Start
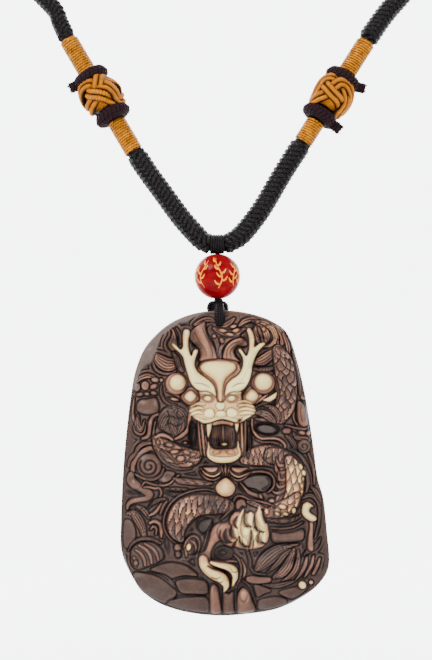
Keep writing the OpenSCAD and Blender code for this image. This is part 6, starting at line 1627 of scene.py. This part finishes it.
def makeBead():
    reach, bore = bead["wide"] / 2, bead["bore"] / 2
    rim = bead["softRim"]
    top = math.sqrt((reach - rim) ** 2 - (bore + rim) ** 2)
    profile = []
    limit = math.atan2(top, bore + rim)
    for angle in np.linspace(-limit, limit, bead["rings"]):
        profile.append((reach * math.cos(angle), reach * math.sin(angle)))
    for angle in np.linspace(limit, math.pi, 9)[1:]:
        profile.append((bore + rim + rim * math.cos(angle), top + rim * math.sin(angle)))
    for angle in np.linspace(math.pi, 2 * math.pi - limit, 9)[:-1]:
        profile.append((bore + rim + rim * math.cos(angle), -top + rim * math.sin(angle)))
    bm = bmesh.new()
    centre = Vector(inFrame(place["dropU"], place["beadV"])) * mm
    verts = [bm.verts.new(centre + Vector((r, 0, z)) * mm) for r, z in profile]
    edges = [bm.edges.new((verts[k], verts[(k + 1) % len(verts)])) for k in range(len(verts))]
    bmesh.ops.spin(bm, geom=verts + edges, cent=centre, axis=(0, 0, 1), angle=2 * math.pi, steps=bead["sides"],
                   use_merge=True)
    makePiece("bead", bm, redAgate(), "drop", ["bead"])


def redAgate():
    finish = Finish("redAgate", **{"Specular IOR Level": 0.04, "Subsurface Weight": 0.3, "Subsurface Scale": 0.003,
                                   "Subsurface Radius": (1.0, 0.18, 0.08)})
    cloud = finish.noise(210.0, 4.0, 0.6)
    veins = finish.noise(430.0, 3.0, 0.6, finish.objectPoint(1.0, 1.0, 2.6))
    level = (cloud * 0.8 + (veins - 0.5) * 0.7).between(0.2, 0.85)
    deep = finish.tint(level, shade(104, 6, 16), shade(168, 19, 26))
    return finish.dress(deep, 0.2 + (cloud - 0.5) * 0.1, cloud, depth=0.00003, strength=0.3)


# Gold sprigs drawn round the bead: turn, foot, tip, bend of the stem and pairs of leaves
sprigs = [(-40, -2.6, 3.6, -8, 3), (3, -2.8, 4.1, 9, 4), (50, -2.2, 2.8, -6, 3)]
sprig = {"stem": 0.36, "leaf": 0.46, "reach": 15, "rise": 1.0, "raised": 0.16}


def makeScroll():
    bm = bmesh.new()
    reach = bead["wide"] / 2
    centre = np.array(inFrame(place["dropU"], place["beadV"]))

    def stroke(points, wide):
        rows = smooth(points, 7)
        turn = np.radians(rows[:, 0] - 90)
        flat = np.sqrt(reach ** 2 - rows[:, 1] ** 2)
        outward = np.stack([flat * np.cos(turn), flat * np.sin(turn), rows[:, 1]], 1) / reach
        taper = 0.35 + 0.65 * np.sin(math.pi * np.linspace(0, 1, len(rows)) ** 0.8)
        strand(bm, centre + outward * (reach - 0.01), wide, sprig["raised"], outward, 6, taper=taper)

    for spin in (0, 120, 240):
        for turn, low, high, bend, pairs in sprigs:
            share = np.linspace(0, 1, 2 * pairs + 1)
            stem = np.stack([spin + turn + bend * np.sin(math.pi * 1.5 * share), low + (high - low) * share], 1)
            stroke(stem, sprig["stem"])
            for number, (at, height) in enumerate(stem[1:-1]):
                side = 1 if number % 2 else -1
                wide = sprig["reach"] * (1.1 - 0.45 * share[number + 1]) * side
                leaf = [(at + wide * x, height + sprig["rise"] * z) for x, z in ((0, 0), (0.6, 0.2), (1, 1))]
                stroke(leaf, sprig["leaf"])
    makePiece("beadScroll", bm, goldInlay(), "drop")


def goldInlay():
    # Gold inlay that glows a little: painted light that keeps it bright orange
    finish = Finish("goldInlay", **{"Metallic": 0.1, "Specular IOR Level": 0.06, "Emission Strength": 0.7})
    patchy = finish.noise(2600.0, 3.0)
    colour = finish.tint(patchy.between(0.3, 0.7), shade(236, 120, 6), shade(255, 170, 26))
    finish.feed(finish.shader.inputs["Emission Color"], finish.tint(0.8, colour, shade(120, 40, 8)))
    return finish.dress(colour, 0.28 + (patchy - 0.5) * 0.3, patchy, depth=0.00003, strength=0.6)


# Stage: pale sweep, soft lights and the camera
stage = {"floorZ": -0.95, "wallY": 3.2, "wide": 12.0, "front": -6.0, "top": 6.0, "bend": 1.5, "glow": 5.0,
         "worldLight": 0.55, "worldTint": (0.97, 0.985, 1.0, 1.0), "aimZ": -0.2}
lights = [
    ("upperLeft", (-0.8, -0.85, 0.85), 0.6, 30.0, (1.0, 0.985, 0.965)),
    ("upperRight", (0.95, -0.75, 0.35), 0.5, 12.0, (0.97, 0.985, 1.0)),
    ("low", (-0.35, -0.9, -0.85), 0.6, 5.0, (1.0, 0.99, 0.98)),
]


# The wall glows as a lit paper sweep does, and the floor before it fades to plain pale
def paleSweep():
    finish = Finish("paleSweep", **{"Roughness": 0.9, "Specular IOR Level": 0.1, "Emission Strength": stage["glow"]})
    split = finish.node("ShaderNodeSeparateXYZ", {}, {0: finish.objectPoint()})
    depth = Wire(finish, split.socket.node.outputs[1])
    mottle = finish.noise(1.5, 2.0)
    colour = finish.tint(mottle, (0.84, 0.85, 0.86, 1.0), (0.88, 0.89, 0.90, 1.0))
    glow = finish.tint(depth.between(0.9, 2.6), (0.0, 0.0, 0.0, 1.0), (0.97, 1.0, 0.985, 1.0))
    finish.feed(finish.shader.inputs["Emission Color"], glow)
    return finish.dress(colour)


def makeStage():
    bm = bmesh.new()
    bend, wall, floor = stage["bend"], stage["wallY"], stage["floorZ"]
    rows = [(stage["front"], floor)]
    for turn in np.linspace(0, math.pi / 2, 14):
        rows.append((wall - bend + bend * math.sin(turn), floor + bend - bend * math.cos(turn)))
    rows.append((wall, stage["top"]))
    made = bmesh.ops.create_grid(bm, x_segments=1, y_segments=len(rows) - 1, size=0.5)["verts"]
    for vert in made:
        y, z = rows[round((vert.co.y + 0.5) * (len(rows) - 1))]
        vert.co = (vert.co.x * stage["wide"], y, z)
    makePiece("sweep", bm, paleSweep(), None)
    world = bpy.data.worlds.new("paleWorld")
    world.use_nodes = True
    bpy.context.scene.world = world
    background = world.node_tree.nodes["Background"]
    background.inputs["Color"].default_value = stage["worldTint"]
    background.inputs["Strength"].default_value = stage["worldLight"]
    target = Vector((0, place["frontY"] * mm, stage["aimZ"]))
    for name, where, size, power, tint in lights:
        lamp = bpy.data.lights.new(name, "AREA")
        lamp.shape = "DISK"
        lamp.size, lamp.energy, lamp.color = size, power, tint
        one = bpy.data.objects.new(name, lamp)
        one.location = where
        one.rotation_euler = (target - Vector(where)).to_track_quat("-Z", "Y").to_euler()
        bpy.context.scene.collection.objects.link(one)


def makeCamera():
    lens = bpy.data.cameras.new("camera")
    lens.lens, lens.sensor_width, lens.sensor_height = view["lens"], view["sensor"], view["sensor"]
    lens.sensor_fit = "VERTICAL"
    lens.clip_start, lens.clip_end = view["near"], view["far"]
    camera = bpy.data.objects.new("camera", lens)
    x, y, z = inFrame(view["aimU"], view["aimV"], -stone["plate"] / 2)
    camera.location = (x * mm, y * mm - view["distance"], z * mm)
    camera.rotation_euler = (math.radians(90), 0.0, 0.0)
    bpy.context.scene.collection.objects.link(camera)
    bpy.context.scene.camera = camera


for make in (makeStone, makeHangerWrap, makeBeadCord, makeStoneLoop, makeBead, makeScroll, makeBraid, makeFittings,
             makeWhipping, makeStage, makeCamera):
    make()
print("stage and camera")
End
State the count of lines holding the string "scene" in the listing above, and nothing else.

_Answer for this exercise:_ 5